While I thought about it, I kept playing with Mainsail-based designs. Sure, I could go out on the net and see what other people have done with KSP's largest stock engine, but so far I've been resisting looking at other people's "fits" for lifters. I find the tinkering relaxing and besides, I was a model rocket builder back in the day and I understand a good bit of the physics. Still, the Mainsail was giving me fits. Confidently, I named the lifter the Ares series. But the damn thing is incredibly powerful; it kept either threatening to tear my designs apart or just flat out doing it. I decided to scale down my ambitions somewhat.

First thing, I wanted to get three or four of the five-man crew off Enterprise -- Jeb was up there and I wanted him back. ;-) So I kept it simple: one Mainsail, eight X200-16 series fuel tanks (which I added one or two at a time until I found the right balance), and six SRBs. The resulting lifter turned to have very few parts (once I replaced the eight X200-16s with two -64s), a nice clean design, and dead simple to fly:


Mainsail to 50% power or so until SRB separation, then 67% to a 10km gravity turn, then full power. A two tank third stage finished the job of putting a mid-size space taxi up to Enterprise's 500km parking orbit. I quickly decided it was also the right size and complexity to be my new Kerbin-orbit science rocket and it did this job admirably, placing gravioli detectors accurately wherever I liked on Kerbin. I even had no trouble hitting the Badlands with a probe, something I hadn't been able to do before.

The science I was getting out of the gravioli detector made me curious: how would it work on the Mun or on Minmus? I found that my Ares lifter and the associated booster (using my old stand-by Skipper engine) was the perfect size to put a medium weight science probe down in either place with remarkable precision.


When I sent the gravioli detector to Minmus, I started noticing odd things right away. I was getting different readings off it for "high above Minmus" and "close to Minmus" for virtually all of Minmus's many biomes. Each of these readings got transmitted back and at two readings per biome, this was adding up to about 34 Science per transmission... and it was a lot of transmissions! The booster was sufficient to put the lightweight probe close to a nice soft landing, with the help of four tiny engines and an insultingly small fuel tank. The first landing (near the pole) ended with the tank basically full, so I did a second landing (at the pole), then a third (south to the Great Flats), then a fourth (west to the Midlands). At each stop, gravioli detector and seismometer readings on the ground. Ground transmissions were worth 42 Science from the grav detector and another 27 from the seismometer.

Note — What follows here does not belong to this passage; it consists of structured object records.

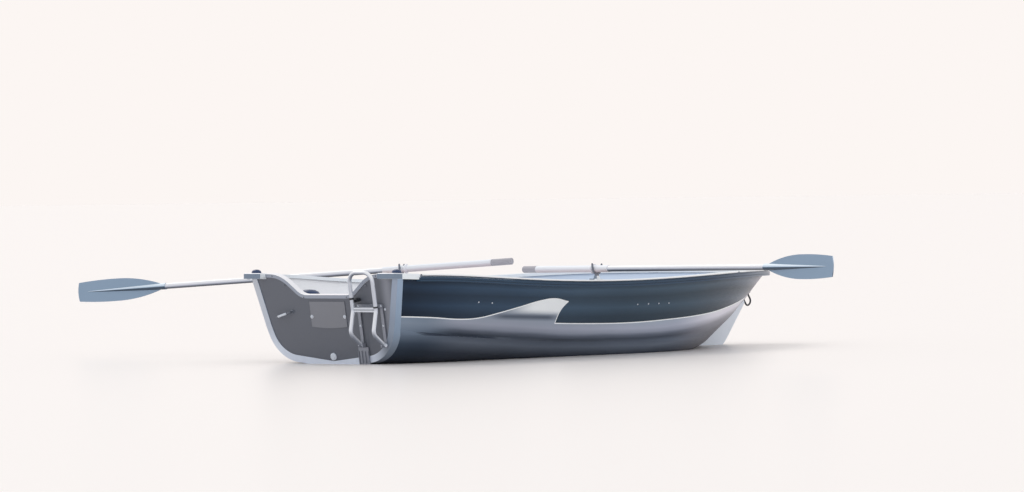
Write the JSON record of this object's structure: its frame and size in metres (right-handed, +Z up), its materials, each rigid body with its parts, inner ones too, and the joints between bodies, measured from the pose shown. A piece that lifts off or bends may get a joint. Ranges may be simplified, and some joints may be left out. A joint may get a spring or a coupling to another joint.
{
  "type": "rowing boat",
  "caption": "Open aluminium rowing boat afloat, with a raked transom cut out for a motor, thwarts, oars in swivelling oarlocks and a folding boarding ladder.",
  "frame": {"origin": "on the centreline at the water plane, 1.9 m forward of the transom's foot", "axes": "+X forward, +Y to port, +Z up; the boat floats trimmed 2.5 degrees bow down, as in the picture"},
  "size_m": [4.2237, 5.7035, 0.734],
  "materials": {
    "hull_skin": "satin sheet with a dark slate-blue painted band",
    "gunwale": "extrusion, dark outer face",
    "transom": "dark grey satin",
    "motor_pad": "grey satin",
    "trim_alloy": "satin extrusion",
    "casting": "cast, satin",
    "blue_plastic": "dark blue",
    "inner_alloy": "satin sheet",
    "fitting_steel": "satin",
    "oar_tube": "drawn tube",
    "oar_sleeve": "pale grey",
    "grip": "grey",
    "blade": "blue-grey",
    "black_rubber": "black",
    "white_plastic": "pale grey",
    "ladder_tube": "bright tube",
    "ladder_bracket": "dull"
  },
  "bodies": {
    "boat": {"bow_eye": "fitting_steel", "bow_plate": "inner_alloy", "corner_casting_port": "casting", "corner_casting_starboard": "casting", "corner_knob_port": "blue_plastic", "corner_knob_starboard": "blue_plastic", "drain_plug": "white_plastic", "floor_frame": "inner_alloy", "gunwale_port": "gunwale", "gunwale_starboard": "gunwale", "hatch_lid": "blue_plastic", "hull_port": "hull_skin", "hull_starboard": "hull_skin", "keel": "trim_alloy", "ladder_cradle": "black_rubber", "ladder_foot": "ladder_bracket", "ladder_frame": "ladder_bracket", "motor_pad_inner": "motor_pad", "motor_pad_outer": "motor_pad", "oar_socket_port": "casting", "oar_socket_starboard": "casting", "thwart_aft": "inner_alloy", "thwart_bow": "inner_alloy", "thwart_mid": "inner_alloy", "transom": "transom", "transom_handle": "fitting_steel", "transom_rim": "trim_alloy", "transom_trim": "trim_alloy"},
    "oarlock_port": {"oarlock_port": "fitting_steel"},
    "oarlock_starboard": {"oarlock_starboard": "fitting_steel"},
    "oar_port": {"oar_port_blade": "blade", "oar_port_grip": "grip", "oar_port_shaft": "oar_tube", "oar_port_sleeve": "oar_sleeve"},
    "oar_starboard": {"oar_starboard_blade": "blade", "oar_starboard_grip": "grip", "oar_starboard_shaft": "oar_tube", "oar_starboard_sleeve": "oar_sleeve"},
    "ladder": {"ladder_hoop": "ladder_tube", "ladder_tread": "ladder_tube"}
  },
  "joints": [
    {"name": "swing_port", "type": "hinge", "parent": "boat", "child": "oarlock_port", "pos_m": [-0.45921, 0.743, 0.50598], "axis": [0.0436, 0, 0.999], "range_deg": [-75.2, 44.8]},
    {"name": "swing_starboard", "type": "hinge", "parent": "boat", "child": "oarlock_starboard", "pos_m": [-0.45921, -0.743, 0.50598], "axis": [-0.0436, 0, -0.999], "range_deg": [-75.2, 44.8]},
    {"name": "lift_port", "type": "hinge", "parent": "oarlock_port", "child": "oar_port", "pos_m": [-0.45921, 0.743, 0.50598], "axis": [0.9641, 0.2622, -0.0421], "range_deg": [-16, 16]},
    {"name": "lift_starboard", "type": "hinge", "parent": "oarlock_starboard", "child": "oar_starboard", "pos_m": [-0.45921, -0.743, 0.50598], "axis": [-0.9641, 0.2622, 0.0421], "range_deg": [-19.9, 12.1]},
    {"name": "ladder_fold", "type": "hinge", "parent": "boat", "child": "ladder", "pos_m": [-1.94183, -0.321, 0.1087], "axis": [0, -1, 0], "range_deg": [0, 118]}
  ]
}
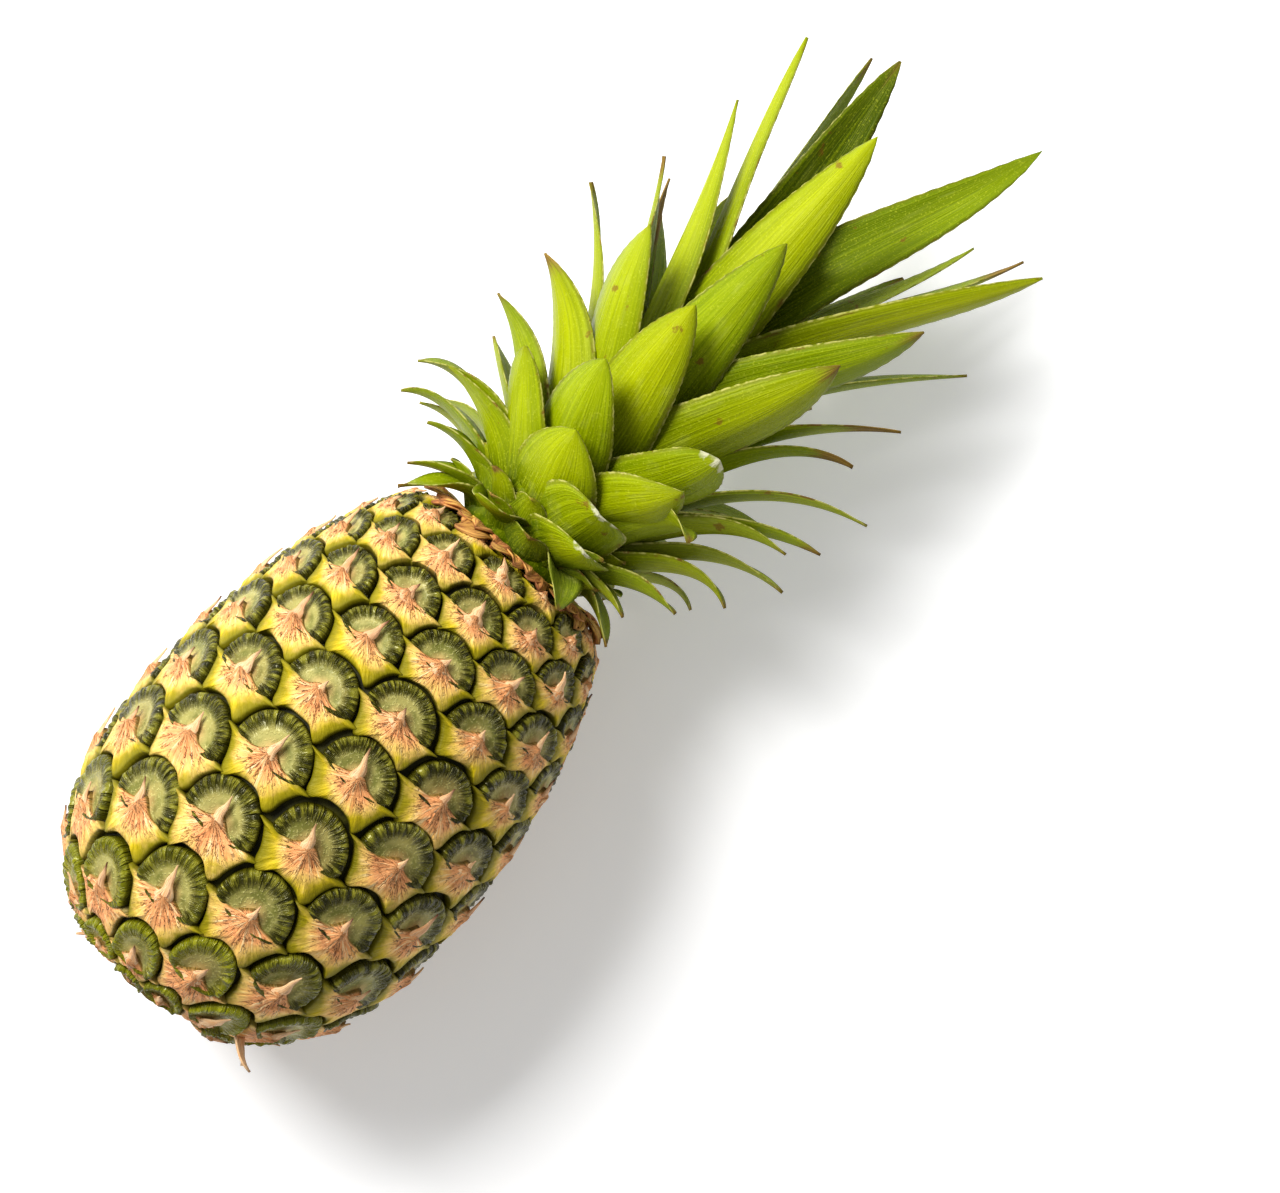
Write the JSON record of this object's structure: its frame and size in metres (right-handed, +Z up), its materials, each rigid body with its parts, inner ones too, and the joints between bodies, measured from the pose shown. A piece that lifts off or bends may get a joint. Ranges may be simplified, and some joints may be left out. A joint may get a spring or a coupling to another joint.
{
  "type": "pineapple",
  "caption": "Whole ripe pineapple lying on its side: an oval fruit with a rind of spiralling eyes and dry bract points, a papery collar and a crown of long spiky leaves.",
  "frame": {"origin": "middle of the bounding box, on the surface that the fruit lies on", "axes": "+X along the fruit from its base to its crown, +Y to the side, +Z up"},
  "size_m": [0.3704, 0.1346, 0.1184],
  "materials": {
    "rind": "waxy, yellow-green and tan with dark olive eyes",
    "cut_stalk": "dry, fibrous",
    "papery_collar": "dry, papery",
    "crown_leaf": "satin, with a pale bloom"
  },
  "bodies": {
    "root": {"fruit": "rind", "stalk": "cut_stalk", "collar": "papery_collar", "crown": "crown_leaf"}
  },
  "joints": []
}
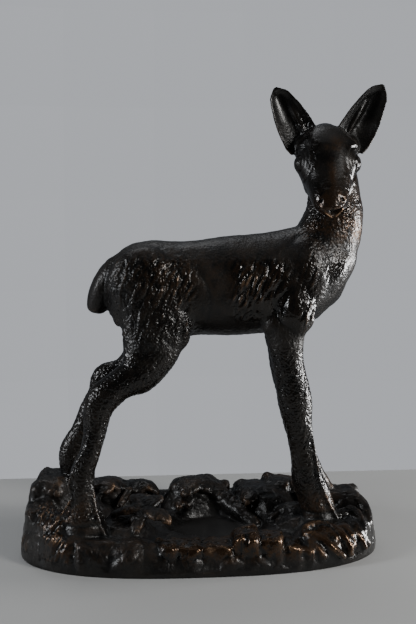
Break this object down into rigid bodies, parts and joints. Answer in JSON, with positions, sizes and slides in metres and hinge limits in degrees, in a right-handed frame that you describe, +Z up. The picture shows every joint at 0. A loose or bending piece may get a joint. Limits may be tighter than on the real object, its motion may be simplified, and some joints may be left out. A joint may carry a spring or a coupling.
{
  "type": "fawn statue",
  "caption": "Standing fawn with its head turned, on an oval of rocky, leafy ground, cast in bronze in one piece, for a table or shelf.",
  "frame": {"origin": "middle of the underside, halfway between the cast's furthest points in length and in depth", "axes": "+Z up, +X the way the fawn walks, -Y the way its turned head looks"},
  "size_m": [0.3555, 0.1768, 0.4496],
  "materials": {
    "bronze": "dark brown-black patina under clear lacquer, rubbed to copper on the high points"
  },
  "bodies": {
    "root": {"fawn_on_rocky_ground": "bronze"}
  },
  "joints": []
}
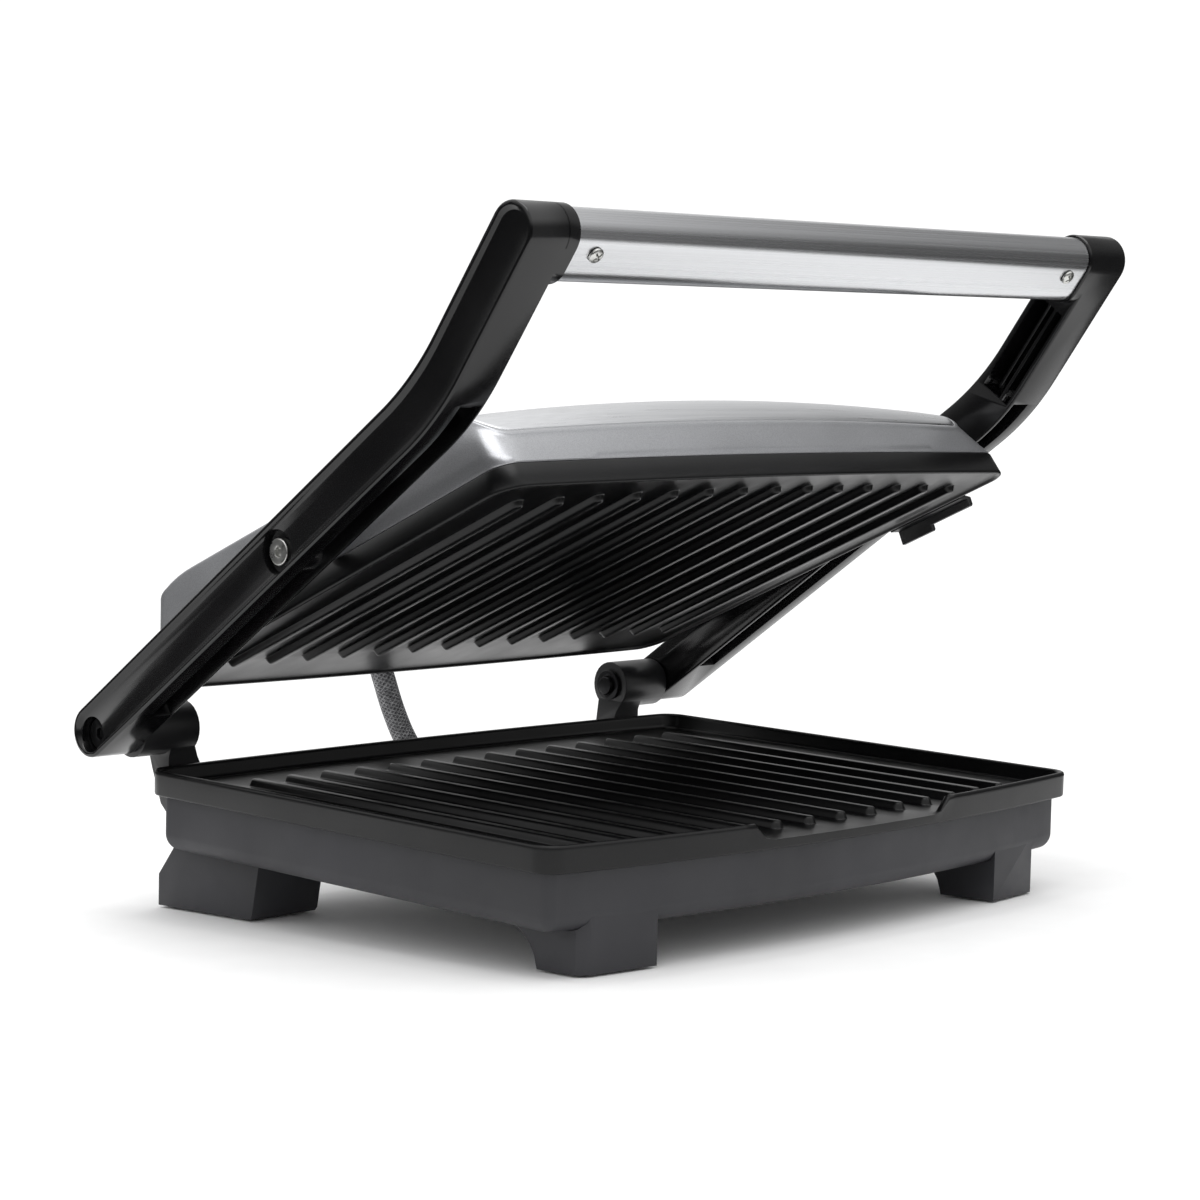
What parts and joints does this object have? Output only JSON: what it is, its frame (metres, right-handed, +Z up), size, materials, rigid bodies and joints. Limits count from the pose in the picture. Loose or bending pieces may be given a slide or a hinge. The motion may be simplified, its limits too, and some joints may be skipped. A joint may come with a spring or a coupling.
{
  "type": "panini press",
  "caption": "Countertop panini press: ridged plates above and below, a lid floating on two cranked arms with a bar handle, and a base leaning forward to a drain notch.",
  "frame": {"origin": "on the table, under the middle of the whole press's box", "axes": "+Z up, the front with the handle and drain notch faces -Y, +X to the user's right"},
  "size_m": [0.343, 0.277, 0.2729],
  "materials": {
    "coated_plate": "die-cast aluminium under a black non-stick coating, satin",
    "charcoal_plastic": "charcoal heat-resistant plastic, satin with a fine moulded grain",
    "gloss_black_plastic": "polished black moulded plastic",
    "black_plastic": "black moulded plastic, satin",
    "silver_shell": "silver-grey metallic lacquer over heat-resistant plastic, satin",
    "silver_panel": "lighter silver, finely brushed from side to side",
    "brushed_steel": "stainless tube, brushed along its length",
    "plated_steel": "zinc-plated steel fasteners",
    "blackened_steel": "blackened steel",
    "heater_sheath": "dull heat-stained element sheath",
    "sheet_aluminium": "bright rolled aluminium sheet",
    "pad_rubber": "matt black rubber",
    "ceramic": "unglazed white ceramic",
    "braided_sleeve": "grey and black braided glass-fibre sleeve",
    "red_lens": "clear red moulded lens",
    "green_lens": "clear green moulded lens"
  },
  "bodies": {
    "base": {"lower_grill_plate": "coated_plate", "base_casing": "charcoal_plastic", "foot_front_left": "charcoal_plastic", "foot_pad_front_left": "pad_rubber", "foot_screw_front_left": "plated_steel", "foot_front_right": "charcoal_plastic", "foot_pad_front_right": "pad_rubber", "foot_screw_front_right": "plated_steel", "foot_rear_left": "charcoal_plastic", "foot_pad_rear_left": "pad_rubber", "foot_screw_rear_left": "plated_steel", "foot_rear_right": "charcoal_plastic", "foot_pad_rear_right": "pad_rubber", "foot_screw_rear_right": "plated_steel", "lower_heating_element": "heater_sheath", "lower_reflector": "sheet_aluminium", "lower_thermostat": "ceramic", "thermal_fuse": "ceramic", "terminal_block": "ceramic", "mains_inlet_gland": "black_plastic", "conduit_bushing_lower": "black_plastic", "hinge_bracket_left": "black_plastic", "hinge_pin_left": "blackened_steel", "hinge_clip_left": "blackened_steel", "hinge_bracket_right": "black_plastic", "hinge_pin_right": "blackened_steel", "hinge_clip_right": "blackened_steel", "conduit_lower": "braided_sleeve"},
    "arms": {"arm_left": "gloss_black_plastic", "arm_right": "gloss_black_plastic", "handle_tube": "brushed_steel", "handle_screw_left": "plated_steel", "handle_screw_right": "plated_steel", "conduit_upper": "braided_sleeve"},
    "lid": {"upper_grill_plate": "coated_plate", "lid_shell": "silver_shell", "lid_top_panel": "silver_panel", "upper_heating_element": "heater_sheath", "upper_reflector": "sheet_aluminium", "upper_thermostat": "ceramic", "power_lens": "red_lens", "ready_lens": "green_lens", "conduit_bushing_upper": "black_plastic", "pivot_bolt_left": "plated_steel", "pivot_bush_left": "blackened_steel", "pivot_bracket_left": "plated_steel", "pivot_nut_left": "plated_steel", "pivot_bolt_right": "plated_steel", "pivot_bush_right": "blackened_steel", "pivot_bracket_right": "plated_steel", "pivot_nut_right": "plated_steel", "latch_guide": "black_plastic"},
    "latch": {"latch_slider": "black_plastic"}
  },
  "joints": [
    {"name": "arm_hinge", "type": "hinge", "parent": "base", "child": "arms", "pos_m": [0, 0.11995, 0.07494], "axis": [-1, 0, 0], "range_deg": [-34.5, 60], "deforming": ["conduit_lower"]},
    {"name": "lid_pivot", "type": "hinge", "parent": "arms", "child": "lid", "pos_m": [0, 0.00163, 0.15052], "axis": [1, 0, 0], "range_deg": [-10.4, 18], "deforming": ["conduit_upper"]},
    {"name": "latch_slide", "type": "slide", "parent": "lid", "child": "latch", "axis": [0, 0.9303, -0.3668], "range_m": [0, 0.006]}
  ],
  "couplings": [
    {"joint": "lid_pivot", "follows": "arm_hinge", "ratio": 0.2971}
  ]
}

I ended that single mission with about 1000 more Science! Score!

For the record, the gravioli detector is OP. At the very least it should lock after use the way the mystery goo container does. But I'm not complaining (too much). But in the meantime, it gave me the idea I need to get to Duna. Because of the way KSP is designed, a lander can can only carry one EVA report and one surface sample. I might need multiple landers for Jool but for Duna, if I give up on the idea of getting a surface sample and EVA report from Ike, I really only need... one.

And Enterprise can push one lander in front of it, no problem at all! I could go back to my previous Athena lander series for inspiration as well. For that one, I had put a docking port on either side of a Jr Science and strung all the science instruments to that. In those missions, the lander carried one of those down, I ran all the readings, brought it back up, then docked to the command module through the Jr Science's other docking collar, then cut the lander loose. I can do the same thing at Duna and Ike, just plugging the Jr Science into four of Enterprise's long axis docking points instead of full landers. The game should let me do that no problem, and it's something I can test easily in Kerbin orbit.

So the Ares series got one more mission... designing a heavy fueler to refuel Enterprise after her Mun mission. I ended up with a very simplistic unmanned design that does only one thing: delivers about 4000 fuel and oxidizer up to 500km. Two loads were sufficient to bring Enterprise up to 85% capacity, and the vehicle that carries the Jr. Science mods or the lander should be able to supply the rest. Jeb's already back aboard. ;-)


The top, fuel tank stage of the fueler doesn't even have a main engine! I use the last stage booster to get it up to 500km, run the rendezvous to 10km or so, then cut the booster loose and ran the docking strictly on RCS thrusters. Once empty, the fueler is so light that RCS thrusters alone are sufficient to bring it back down to a reentry so for grins I fitted it up with parachutes. ;-)

I'm finding as I gain more experience in KSP, my vehicles are actually getting simpler, with fewer parts and more streamlined designs. My Freedom space station actually looks slightly primitive to me now, with batteries and solar arrays and everything else strung all over it. I may or may not replace it with a simpler, cleaner design. In the meantime, next stop, Duna!